Entries with parts and joints
──────────────────────────────

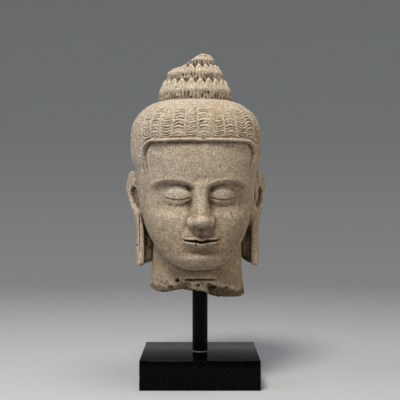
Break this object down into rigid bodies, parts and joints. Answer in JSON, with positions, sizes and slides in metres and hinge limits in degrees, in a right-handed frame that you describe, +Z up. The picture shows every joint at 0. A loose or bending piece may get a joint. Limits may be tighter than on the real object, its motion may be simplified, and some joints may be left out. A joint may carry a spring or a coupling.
{
  "type": "stone buddha head",
  "caption": "Carved sandstone Buddha head with curled hair, a tiered topknot, long-lobed ears and a broken neck, on a round steel rod in a polished black block.",
  "frame": {"origin": "middle of the black block's underside, where it rests", "axes": "+Z up along the rod, -Y towards the viewer of the face, +X to the viewer's right"},
  "size_m": [0.1865, 0.2098, 0.4263],
  "materials": {
    "sandstone": "matte",
    "black_steel": "satin",
    "black_stone": "polished"
  },
  "bodies": {
    "root": {"stone_head": "sandstone", "mounting_rod": "black_steel", "base_block": "black_stone"}
  },
  "joints": []
}
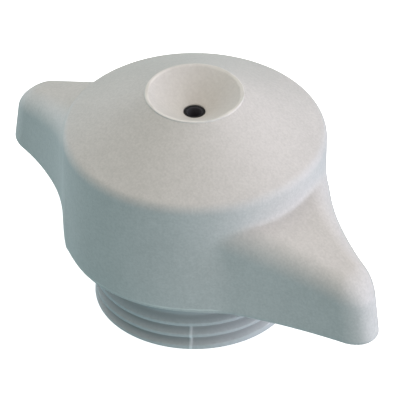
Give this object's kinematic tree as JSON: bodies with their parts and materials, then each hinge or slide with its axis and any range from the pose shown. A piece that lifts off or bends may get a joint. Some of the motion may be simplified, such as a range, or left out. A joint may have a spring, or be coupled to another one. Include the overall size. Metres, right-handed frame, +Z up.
{
  "type": "screw-in pour spout",
  "caption": "Winged screw-in pour spout: conical hub with a shallow dish and small port, two swept finger wings, threaded neck and a ball valve inside.",
  "frame": {"origin": "centre of the neck's lower rim, on the pouring axis; the part stands on it", "axes": "+Z up the pouring axis, from the neck to the port; +X from tip to tip along the wings; +Y across them"},
  "size_m": [0.0824, 0.044, 0.0408],
  "materials": {
    "cap_plastic": "fine matt grain",
    "dish_plastic": "smooth, slightly creamy",
    "seal_rubber": "matt",
    "tube_plastic": "black, satin",
    "neck_plastic": "smooth",
    "gasket_silicone": "translucent milky silicone",
    "valve_plastic": "natural acetal",
    "ball_steel": "polished",
    "seat_silicone": "matt",
    "clip_steel": "spring steel"
  },
  "bodies": {
    "spout": {"winged_cap": "cap_plastic", "dish_insert": "dish_plastic", "dish_o_ring": "seal_rubber", "pour_tube": "tube_plastic", "tube_o_ring": "seal_rubber", "threaded_neck": "neck_plastic", "neck_gasket": "gasket_silicone", "valve_housing": "neck_plastic", "valve_cage": "valve_plastic", "valve_seat": "seat_silicone", "inlet_plate": "valve_plastic", "retaining_clip": "clip_steel"},
    "ball": {"valve_ball": "ball_steel"}
  },
  "joints": [
    {"name": "ball_lift", "type": "slide", "parent": "spout", "child": "ball", "axis": [0, 0, 1], "range_m": [0, 0.0026]}
  ]
}
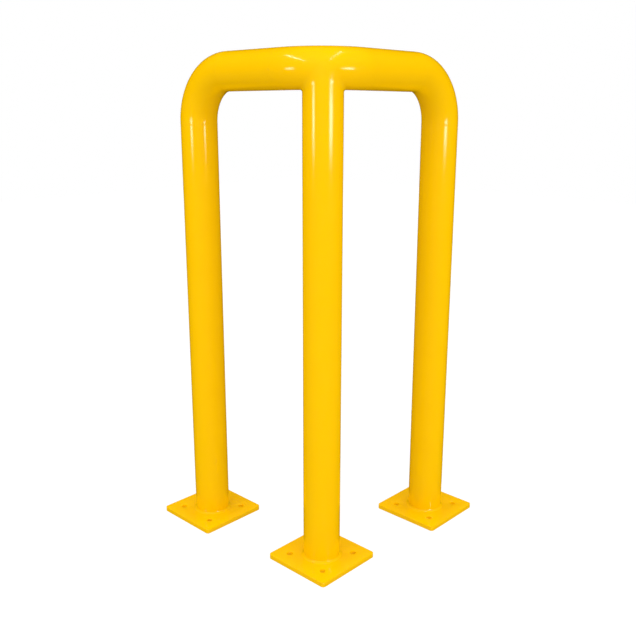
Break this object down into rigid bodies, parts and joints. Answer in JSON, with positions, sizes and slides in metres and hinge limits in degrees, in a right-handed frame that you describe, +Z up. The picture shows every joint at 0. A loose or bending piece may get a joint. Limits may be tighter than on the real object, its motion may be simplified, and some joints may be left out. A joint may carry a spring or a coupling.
{
  "type": "corner safety bollard",
  "caption": "Steel corner guard: a yellow tubular hoop that turns a right angle over a corner post and bends down into side legs, each foot welded to a square bolt-down plate.",
  "frame": {"origin": "centre of the corner base plate's underside, on the corner post's axis and on the floor", "axes": "+Z up; the right arm runs along +X and the left arm along +Y, so the protected corner points towards -X -Y and the plane x = y is the plane of symmetry"},
  "size_m": [0.6, 0.6, 1.2002],
  "materials": {
    "powder_coat": "gloss safety-yellow powder coat"
  },
  "bodies": {
    "root": {"corner_post": "powder_coat", "right_leg": "powder_coat", "left_leg": "powder_coat", "corner_elbow": "powder_coat", "right_elbow": "powder_coat", "left_elbow": "powder_coat", "right_arm": "powder_coat", "left_arm": "powder_coat", "corner_base_plate": "powder_coat", "right_base_plate": "powder_coat", "left_base_plate": "powder_coat", "corner_base_weld": "powder_coat", "right_base_weld": "powder_coat", "left_base_weld": "powder_coat", "post_saddle_weld": "powder_coat", "right_leg_top_weld": "powder_coat", "left_leg_top_weld": "powder_coat", "right_arm_outer_weld": "powder_coat", "left_arm_outer_weld": "powder_coat", "right_arm_corner_weld": "powder_coat", "left_arm_corner_weld": "powder_coat"}
  },
  "joints": []
}
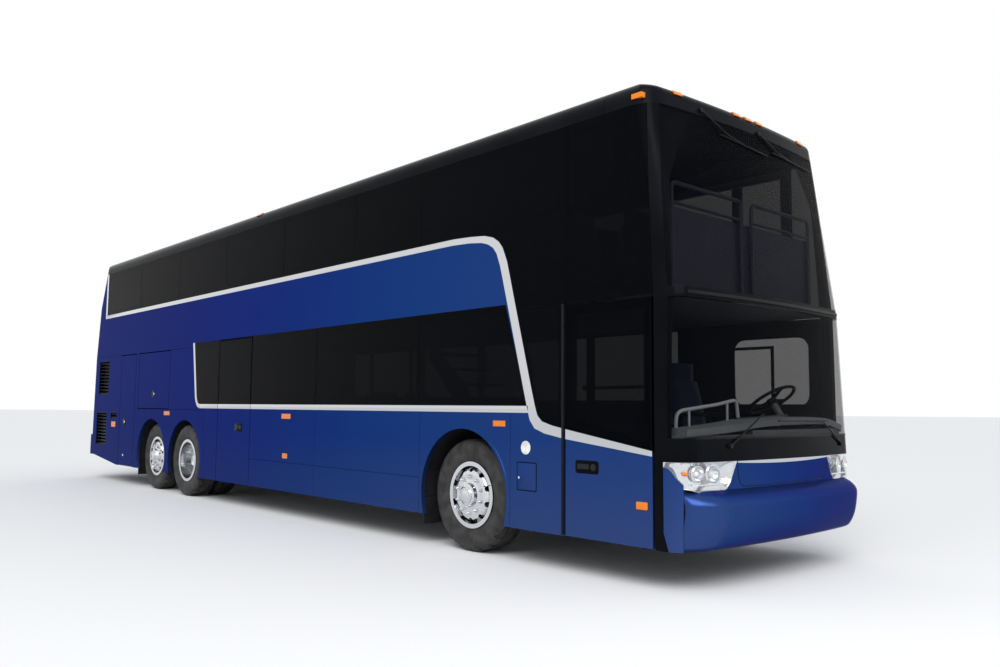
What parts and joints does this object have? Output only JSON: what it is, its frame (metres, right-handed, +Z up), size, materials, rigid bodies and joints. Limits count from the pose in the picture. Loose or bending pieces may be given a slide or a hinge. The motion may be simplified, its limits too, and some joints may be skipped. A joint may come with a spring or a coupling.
{
  "type": "double-deck coach bus",
  "caption": "Double-deck touring coach on three axles: hollow two-floor body with glazed saloons, twin-tyred drive axle, steered front wheels, swinging doors and lifting lids.",
  "frame": {"origin": "on the ground under the middle of the overall box", "axes": "+X forward, +Y to the driver's side (left), +Z up"},
  "size_m": [13.7198, 2.59, 3.9599],
  "materials": {
    "body_blue": "gloss metallic",
    "black_trim": "gloss",
    "roof_black": "gloss",
    "frame_grey": "satin",
    "tinted_glass": "gloss",
    "lamp_clear": "gloss",
    "lamp_amber": "gloss",
    "lamp_red": "gloss",
    "rim_polished": "polished",
    "tyre_rubber": "matt",
    "axle_steel": "satin",
    "floor_grey": "matt",
    "seat_fabric": "matt",
    "dash_grey": "matt",
    "rail_bright": "brushed",
    "engine_grey": "matt"
  },
  "bodies": {
    "coach_body": {"body_glass": "tinted_glass", "body_rails": "frame_grey", "bulkheads": "frame_grey", "dashboard": "dash_grey", "drive_axle": "axle_steel", "engine_block": "engine_grey", "floors": "floor_grey", "front_axle": "axle_steel", "front_bumper": "body_blue", "front_crossbars": "black_trim", "front_lower_panels": "body_blue", "front_pillars": "black_trim", "handrails": "rail_bright", "headlamps": "lamp_clear", "left_side_panels": "body_blue", "louvres": "black_trim", "lower_seats": "seat_fabric", "marker_lamps": "lamp_amber", "rear_bumper": "body_blue", "rear_corners": "body_blue", "rear_wall": "body_blue", "right_side_panels": "body_blue", "roof_panels": "roof_black", "stairs": "floor_grey", "tag_axle": "axle_steel", "tail_lamps": "lamp_red", "underframe": "frame_grey", "upper_seats": "seat_fabric", "wheelhouses": "frame_grey", "window_posts": "frame_grey", "windscreens": "tinted_glass"},
    "entrance_arm": {"entrance_door_arm": "frame_grey"},
    "entrance_door": {"entrance_door": "body_blue", "entrance_door_glass": "tinted_glass"},
    "side_door": {"side_door": "body_blue", "side_door_glass": "tinted_glass"},
    "luggage_door_right": {"luggage_door_right": "body_blue"},
    "luggage_door_left": {"luggage_door_left": "body_blue"},
    "service_door_right": {"service_door_right": "body_blue"},
    "service_door_left": {"service_door_left": "body_blue"},
    "engine_door": {"engine_door": "body_blue"},
    "roof_hatch_front": {"roof_hatch_front": "roof_black"},
    "roof_hatch_rear": {"roof_hatch_rear": "roof_black"},
    "steering_wheel": {"steering_wheel": "black_trim"},
    "knuckle_right": {"knuckle_right": "axle_steel"},
    "knuckle_left": {"knuckle_left": "axle_steel"},
    "wheel_front_right": {"tyre_front_right": "tyre_rubber", "rim_front_right": "rim_polished"},
    "wheel_front_left": {"tyre_front_left": "tyre_rubber", "rim_front_left": "rim_polished"},
    "wheel_drive_right": {"tyre_drive_right": "tyre_rubber", "rim_drive_right": "rim_polished"},
    "wheel_drive_left": {"tyre_drive_left": "tyre_rubber", "rim_drive_left": "rim_polished"},
    "wheel_tag_right": {"tyre_tag_right": "tyre_rubber", "rim_tag_right": "rim_polished"},
    "wheel_tag_left": {"tyre_tag_left": "tyre_rubber", "rim_tag_left": "rim_polished"}
  },
  "joints": [
    {"name": "roll_front_right", "type": "hinge", "parent": "knuckle_right", "child": "wheel_front_right", "pos_m": [4.16, -1.05, 0.52], "axis": [0, 1, 0], "continuous": true},
    {"name": "roll_front_left", "type": "hinge", "parent": "knuckle_left", "child": "wheel_front_left", "pos_m": [4.16, 1.05, 0.52], "axis": [0, 1, 0], "continuous": true},
    {"name": "roll_drive_right", "type": "hinge", "parent": "coach_body", "child": "wheel_drive_right", "pos_m": [-2.3, -1.103, 0.52], "axis": [0, 1, 0], "continuous": true},
    {"name": "roll_drive_left", "type": "hinge", "parent": "coach_body", "child": "wheel_drive_left", "pos_m": [-2.3, 1.103, 0.52], "axis": [0, 1, 0], "continuous": true},
    {"name": "roll_tag_right", "type": "hinge", "parent": "coach_body", "child": "wheel_tag_right", "pos_m": [-3.63, -1.05, 0.52], "axis": [0, 1, 0], "continuous": true},
    {"name": "roll_tag_left", "type": "hinge", "parent": "coach_body", "child": "wheel_tag_left", "pos_m": [-3.63, 1.05, 0.52], "axis": [0, 1, 0], "continuous": true},
    {"name": "steer_left", "type": "hinge", "parent": "coach_body", "child": "knuckle_left", "pos_m": [4.16, 0.89, 0.52], "axis": [0, 0, 1], "range_deg": [-42, 42]},
    {"name": "steer_right", "type": "hinge", "parent": "coach_body", "child": "knuckle_right", "pos_m": [4.16, -0.89, 0.52], "axis": [0, 0, 1], "range_deg": [-42, 42]},
    {"name": "steering_wheel_turn", "type": "hinge", "parent": "coach_body", "child": "steering_wheel", "pos_m": [6.18, 0.7, 1.42], "axis": [-0.5446, 0, 0.8387], "range_deg": [-756, 756]},
    {"name": "entrance_arm_swing", "type": "hinge", "parent": "coach_body", "child": "entrance_arm", "pos_m": [6.3, -1.185, 0.62], "axis": [0, 0, 1], "range_deg": [0, 100]},
    {"name": "entrance_door_swing", "type": "hinge", "parent": "entrance_arm", "child": "entrance_door", "pos_m": [5.62, -1.212, 0.62], "axis": [0, 0, 1], "range_deg": [-100, 0]},
    {"name": "side_door_swing", "type": "hinge", "parent": "coach_body", "child": "side_door", "pos_m": [-1.183, -1.285, 1.27], "axis": [0, 0, -1], "range_deg": [0, 90]},
    {"name": "engine_door_lift", "type": "hinge", "parent": "coach_body", "child": "engine_door", "pos_m": [-6.72, 0, 2.183], "axis": [0, 1, 0], "range_deg": [0, 80]},
    {"name": "luggage_lift_right", "type": "hinge", "parent": "coach_body", "child": "luggage_door_right", "pos_m": [-3.615, -1.285, 2.183], "axis": [-1, 0, 0], "range_deg": [0, 100]},
    {"name": "service_swing_right", "type": "hinge", "parent": "coach_body", "child": "service_door_right", "pos_m": [-4.417, -1.285, 1.24], "axis": [0, 0, 1], "range_deg": [0, 90]},
    {"name": "luggage_lift_left", "type": "hinge", "parent": "coach_body", "child": "luggage_door_left", "pos_m": [-3.615, 1.285, 2.183], "axis": [1, 0, 0], "range_deg": [0, 100]},
    {"name": "service_swing_left", "type": "hinge", "parent": "coach_body", "child": "service_door_left", "pos_m": [-4.417, 1.285, 1.24], "axis": [0, 0, -1], "range_deg": [0, 90]},
    {"name": "roof_hatch_front_lift", "type": "hinge", "parent": "coach_body", "child": "roof_hatch_front", "pos_m": [2.91, 0, 3.958], "axis": [0, 1, 0], "range_deg": [0, 60]},
    {"name": "roof_hatch_rear_lift", "type": "hinge", "parent": "coach_body", "child": "roof_hatch_rear", "pos_m": [-3.09, 0, 3.958], "axis": [0, 1, 0], "range_deg": [0, 60]}
  ],
  "couplings": [
    {"joint": "steer_right", "follows": "steer_left", "ratio": 1},
    {"joint": "steering_wheel_turn", "follows": "steer_left", "ratio": 18},
    {"joint": "entrance_door_swing", "follows": "entrance_arm_swing", "ratio": -1}
  ]
}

──────────────────────────────

**Task instructions**
List the lines of the material in which the word "each" occurs.

**Right answer**
Give this object's kinematic tree as JSON: bodies with their parts and materials, then each hinge or slide with its axis and any range from the pose shown. A piece that lifts off or bends may get a joint. Some of the motion may be simplified, such as a range, or left out. A joint may have a spring, or be coupled to another one. Include the overall size. Metres, right-handed frame, +Z up.
  "caption": "Steel corner guard: a yellow tubular hoop that turns a right angle over a corner post and bends down into side legs, each foot welded to a square bolt-down plate.",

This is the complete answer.